Decidimos finalmente optar por un poco de literatura. Menos mal que hemos cargado el E-read..., cojones, fail. A ver que encontramos en las estanterías. Como últimamente no hemos pasado por la librería, poca cosa: la Espasa y alguna colección de clásicos criando polvo. Como realmente no nos apetece informarnos sobre la superficie de Australia o la guerra del Peloponeso, ni sumergirnos en las apasionantes andanzas del Lazarillo de Tormes, pasamos a otra cosa.
Si tuviese que poner un tag a la soledad de los 80, diría que es una soledad que huele a papel viejo.
Poco a poco las paredes de nuestro cuarto se parecen más a una prisión, y las opciones de que disponemos también a las de un preso cualquiera. Nos decantamos por lo más socorrido: una buen a paja. Vamos con un video de bukkakes de putaloc... mierda otra vez. Encontramos bajo los cojines del sofá la revista de siempre, acartonada de lefazos. Las imágenes, a fuer de sobreutilizadas, nos excitan tanto como un tubo de escape. Le echamos imaginación y descargamos aburridamente. Mañana será otro día, con otras opciones.
Por ejemplo, podemos intentar buscar una fulana para un kiki. Pero todavía no se ha inventado Badoo, Tinder y similares. Nuestras opciones se reducen al entorno próximo, donde ya estamos muy vistos. Para los anuncios de contactos tenemos que comprar la prensa, y llamar desde un bar o una cabina donde pueden vernos con la página acusadora abierta, o un locutorio, donde casi cualquiera puede escucharnos. El puticlub queda a las afuera, no tenemos coche y, además, aun no han desembarcado las ucranianas y las colombianas. Solo unas cuantas portuguesas entradas en años y en carnes para saciar a camioneros y solitarios. Podemos hacernos un apartado de correos y escribir a los anuncios de cualquier revista en la sección busco pareja, esperando un par de semanas a que cualquier petarda del otro lado de la península se ponga en contacto escrito con nosotros.

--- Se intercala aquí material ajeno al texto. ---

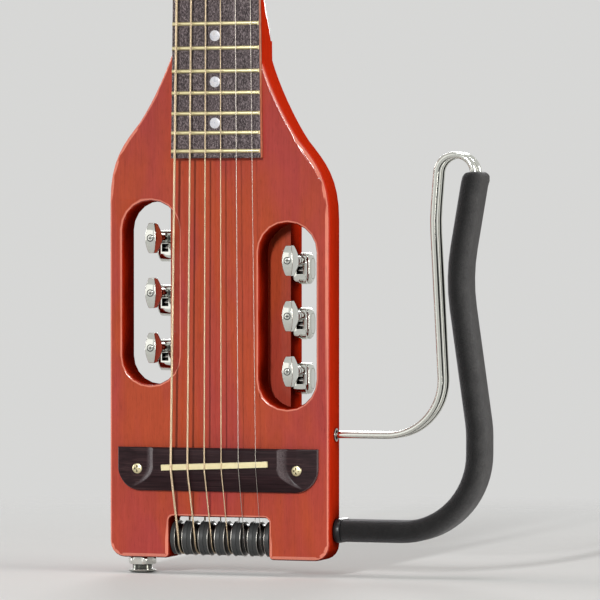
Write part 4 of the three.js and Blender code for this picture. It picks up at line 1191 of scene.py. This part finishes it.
def add_sleeve():
    """The foam on the outer leg, from below the hook down to the foot, its top end rounded."""
    full = rest_route(ROD_FRONT_DEPTH + ROD_PITCH / 2, HALF_BODY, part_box("lap_rest_foot")[1].x + GAP)
    hook = max(index for index, point in enumerate(full) if point.z > SADDLE_LINE + REST_TOP - GAP)
    top = min(index for index, point in enumerate(full)
              if index > hook and point.z < SADDLE_LINE + REST_TOP - HOOK_RADIUS * 0.9)
    path = even_route(full[top:], SLEEVE_STEP)
    direction = (path[1] - path[0]).normalized()
    caps = arc(0, pi / 2, 6)
    route = [path[0] + direction * SLEEVE_ROUND * (1 - a) for a, b in caps]
    sizes = [SLEEVE_ROUND * (1 - b) for a, b in caps]
    reach = (path[0] + direction * SLEEVE_ROUND).z
    for point in path[1:]:
        if point.z < reach or point.x < path[0].x - REST_REACH / 2:
            route.append(point)
            sizes.append(0)
    foam_part = (*sweep(route, stadium, (0, 1, 0), sizes), FOAM)
    sleeve = build("foam_sleeve", [foam_part], ["lap_rest_sleeve"], "lap_rest", sharp=70)


def even_route(points, step):
    """The same line with points about a step apart on its straight stretches."""
    route = [points[0]]
    for here, there in zip(points, points[1:]):
        count = max(1, round((there - here).length / step))
        route += [here.lerp(there, part / count) for part in range(1, count + 1)]
    return route


def add_foot():
    low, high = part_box("lap_rest_foot")
    centre = middle("lap_rest_foot")
    deep = (high.y - low.y) / 2
    tall = (high.z - low.z) / 2
    edge = FOOT_EDGE
    rings = []
    for x, inset in ((low.x, edge), (low.x + edge * 0.3, edge * 0.3), (low.x + edge, 0),
                     (high.x - edge, 0), (high.x - edge * 0.3, edge * 0.3), (high.x, edge)):
        outline = rounded_box(-deep + inset, -tall + inset, deep - inset, tall - inset,
                              (tall - inset) * 0.97, 8)
        rings.append([Vector((x, centre.y + y, centre.z + z)) for y, z in outline])
    build("rest_foot", [(*loft(rings), RUBBER)], ["lap_rest_foot"], "lap_rest")


def add_bush():
    """The tube in the body's side that the front leg slides in, with a thin rim outside."""
    low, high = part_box("lap_rest_bush")
    centre = middle("lap_rest_bush")
    rim = (high.z - low.z) / 2
    inner = low.x - high.x
    bush = lathe([
        (BUSH_BORE, inner), (BUSH_RADIUS, inner), (BUSH_RADIUS, -0.0005), (rim, -0.0005), (rim, -0.0002),
        (rim - 0.0003, 0), (BUSH_BORE + 0.0003, 0), (BUSH_BORE, -0.0003), (BUSH_BORE, inner),
    ], (high.x, centre.y, centre.z), (1, 0, 0), 40)
    build("rest_bush", [(*bush, STEEL)], ["lap_rest_bush"])


# Output jack, screws and strap button


def add_jack():
    """A threaded barrel with a rounded flange below, bored from below, and its hexagon nut."""
    low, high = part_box("output_jack")
    nut_low, nut_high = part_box("jack_nut")
    centre = middle("output_jack")
    centre.z = 0
    flange = half_width("output_jack")
    soft = 0.0003
    top = low.z + FLANGE_TALL
    profile = [
        (JACK_BORE, low.z), (flange - FLANGE_TALL, low.z), (flange - soft, low.z + soft),
        (flange, low.z + FLANGE_TALL / 2), (flange, top - soft), (flange - soft, top), (BARREL_RADIUS, top),
    ]
    along = top + THREAD_START
    while along < nut_low.z + THREAD_END:
        profile += [(BARREL_RADIUS, along), (BARREL_RADIUS - THREAD_PITCH / 2, along + THREAD_PITCH / 2),
                    (BARREL_RADIUS, along + THREAD_PITCH)]
        along += THREAD_PITCH
    floor = low.z + JACK_DEPTH
    profile += [(BARREL_RADIUS, high.z), (0, high.z), (0, floor), (JACK_BORE, floor), (JACK_BORE, low.z)]
    jack = lathe(profile, centre, (0, 0, 1), 48)
    build("jack_barrel", [(*jack, CHROME)], ["output_jack"], sharp=40)
    nut = hex_nut(centre, nut_low.z, nut_high.z, half_width("jack_nut"))
    build("jack_hex_nut", [(*nut, CHROME)], ["jack_nut"])


def hex_nut(centre, low, high, reach):
    """A ring with six flats outside, its corners cut back at the top and the bottom."""
    sides = 48
    chamfer = NUT_CHAMFER
    rings = []
    for z, inset in ((low, chamfer), (low + chamfer, 0), (high - chamfer, 0), (high, chamfer)):
        ring = []
        for step, (a, b) in enumerate(circle(1, sides)):
            angle = 2 * pi * step / sides
            flat = cos(pi / 6) / cos((angle % (pi / 3)) - pi / 6)
            radius = min(reach * flat, reach - inset)
            ring.append(centre + Vector((radius * a, radius * b, z)))
        rings.append(ring)
    for z in (high, low):
        rings.append([centre + Vector((a, b, z)) for a, b in circle(BARREL_RADIUS + GAP, sides)])
    return loft([*rings, rings[0]], caps=False)


def add_bridge_screws():
    for side in ("left", "right"):
        node = f"bridge_screw_{side}"
        low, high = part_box(node)
        length = high.y - low.y
        radius = half_width(node)
        head = cross_head(radius, *SCREW_HEAD)
        shank = lathe([(0, 0.0002), (radius - GAP, 0.0002), (0.0015, 0.0019), (0.0015, length), (0, length)],
                      sides=24)
        at = middle(node)
        at.y = low.y + GAP
        build(f"bridge_fixing_{side}", placed(at, (head, BRASS), (shank, BRASS)), [node])


def add_strap_button():
    low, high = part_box("strap_button")
    centre = middle("strap_button")
    centre.y = low.y
    radius = half_width("strap_button")
    length = high.y - low.y
    neck = PEG_NECK
    foot = radius * 0.83
    hollow = [(neck + (foot - neck) * (1 - b), PEG_FOOT + PEG_FLARE * (1 - a))
              for a, b in arc(0, pi / 2, 8)[1:]]
    profile = [
        (radius * 0.85, 0), (foot, PEG_FOOT), *hollow, (neck, length * 0.56), (neck + 0.0006, length * 0.64),
        (radius * 0.9, length * 0.76), (radius, length * 0.82), (radius, length * 0.9),
        (radius * 0.96, length * 0.96), (radius * 0.88, length), (0.0034, length),
        (PEG_BORE, length - 0.0015), (PEG_BORE, 0), (radius * 0.85, 0),
    ]
    button = lathe(profile, centre, sides=48)
    build("strap_peg", [(*button, CHROME)], ["strap_button"], sharp=40)
    points, faces = cross_head(PEG_SCREW, *SCREW_HEAD)
    turned = [Vector((-point.x, -point.y, point.z)) for point in points]
    screw_low, screw_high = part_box("strap_button_screw")
    at = Vector((centre.x, screw_high.y - PEG_HEAD, centre.z))
    tip = screw_low.y - at.y
    shank = lathe([(0, -0.0002), (0.0027, -0.0002), (0.0016, -0.0016), (0.0016, tip), (0, tip)], sides=24)
    build("strap_peg_screw", placed(at, ((turned, faces), STEEL), (shank, STEEL)),
          ["strap_button_screw"])


# Floor, background and lights


def add_stage():
    """A pale floor that fades into the background away from the guitar."""
    z = CAD_BOX[0][2] - FLOOR_GAP
    corners = [(FLOOR_REACH * a, FLOOR_REACH * b, z) for a, b in ((-1, -1), (1, -1), (1, 1), (-1, 1))]
    mesh = bpy.data.meshes.new("floor")
    mesh.from_pydata(corners, [], [(0, 1, 2, 3)])
    floor = link("floor", mesh)
    finish = Finish("floor", Roughness=0.9, Specular_IOR_Level=0.1)
    clouds = finish.noise((3, 3, 3), 3, 0.5)
    finish.link(finish.mix(clouds, (0.7, 0.7, 0.69), (0.74, 0.74, 0.73)), "Base Color")
    away = finish.node("VectorMath", {0: finish.place}, "Value", operation="LENGTH")
    fade = finish.ramp(away, (0.35, 0), (0.8, 1))
    clear = finish.node("BsdfTransparent", {})
    mixed = finish.node("MixShader", {0: fade, 1: finish.shader.outputs[0], 2: clear})
    finish.tree.links.new(mixed, finish.tree.nodes["Material Output"].inputs["Surface"])
    mesh.materials.append(finish.material)


def add_world():
    """A faint even light, and a pale grey where the camera or a mirror looks past the guitar."""
    world = bpy.data.worlds.new("world")
    bpy.context.scene.world = world
    world.use_nodes = True
    tree = world.node_tree
    fill_light = tree.nodes["Background"]
    fill_light.inputs["Color"].default_value = (1, 0.99, 0.97, 1)
    fill_light.inputs["Strength"].default_value = 0.08
    seen = new_node(tree, "Background", {"Color": (0.68, 0.68, 0.67, 1), "Strength": 1})
    rays = tree.nodes.new("ShaderNodeLightPath").outputs
    looks = rays["Is Camera Ray"]
    for ray in ("Is Glossy Ray", "Is Transmission Ray"):
        looks = new_node(tree, "Math", {0: looks, 1: rays[ray]}, operation="MAXIMUM")
    mixed = new_node(tree, "MixShader", {0: looks, 1: fill_light.outputs[0], 2: seen})
    tree.links.new(mixed, tree.nodes["World Output"].inputs["Surface"])


def add_lights():
    """Rectangular lamps, aimed at the guitar: name, place, width, height, power and colour."""
    for name, location, width, height, power, colour in (
        ("key", (0.02, -2.6, 0.7), 0.12, 0.5, 51, (1, 1, 1)),
        ("sheen", (-1.1, -2.4, 0.5), 0.9, 1.6, 3, (1, 0.97, 0.93)),
        ("right_side", (2.4, -0.3, 0.4), 1, 1.6, 44, (1, 0.97, 0.92)),
        ("left_side", (-2.4, 0, 0.4), 1, 1.6, 40, (1, 1, 1)),
        ("top", (0.1, -0.4, 2.4), 1, 0.6, 9, (1, 1, 1)),
        ("back", (-0.7, 2.5, 0.7), 0.9, 0.9, 26, (1, 1, 1)),
    ):
        data = bpy.data.lights.new(name, "AREA")
        data.shape = "RECTANGLE"
        data.size = width
        data.size_y = height
        data.energy = power
        data.color = colour
        light = link(name, data)
        light.location = location
        aim = Vector(LIGHT_TARGET) - light.location
        light.rotation_euler = aim.to_track_quat("-Z", "Y").to_euler()


dress_nodes()
add_fingerboard()
add_bridge()
add_ledges()
add_strings()
add_rollers()
add_tuners()
add_rest_rod()
add_sleeve()
add_foot()
add_bush()
add_jack()
add_bridge_screws()
add_strap_button()
add_stage()
add_world()
add_lights()

bpy.context.scene.view_settings.view_transform = "Standard"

Entonces decidimos charlar con alguien de nuestros intereses comunes o aficiones. Pero en nuestro círculo social a nadie le interesa la fotografía, por ejemplo, y no podemos entrar en ningún foro a aprender o compartir experiencias, ni a poner fotos para que las critiquen, porque internet y la foto digital aun no existen. Miramos nuestras últimas instantáneas, recién recogidas de la tienda de Kodak, en la soledad de un bar, sin nadie con quien compartirlas. Por cierto, salieron casi todas movidas o desenfocadas, y uno de los carretes se jodió en el revelado.
No conocemos, en el mundo real, a nadie que le interese nuestro escritor favorito, o que esté fascinado por viajar al mismo país que nosotros. Si la tele o los diarios no hablan de ellos, no podemos aprender cosas, a no ser que encontremos algo en la biblioteca pública. Si tienes gustos minoritarios, tu incomunicación acerca de tus intereses será total y absoluta. Todos están demasiado ocupados con el fútbol, y los miembros de la minoría selecta están tan aislados como si cada uno viviese en un atolón del Pacífico. No hay ningún mundo virtual que te permita confluir con ellos para disfrutar del interés común, ni ningún foro de tarados que te permita sentir que existen inadaptados como tú. Todo lo que puedes obtener te lo aportará el reducidísimo número de personas con las que compartes relaciones sociales, y por mera probabilidad, es difícil encontrar almas gemelas. Tal vez exista un club de fanáticos de la literatura rusa que se reúna una vez al mes en Soria, pero no vas a ir allí desde Betanzos a charlar un poco. Así que te consumes de aburrimiento, rodeado de gente a la que no interesas ni te interesa una mierda, día tras día, mes tras mes, año tras año...
Si les parece, nos subimos al DeLorean y vamos de vuelta.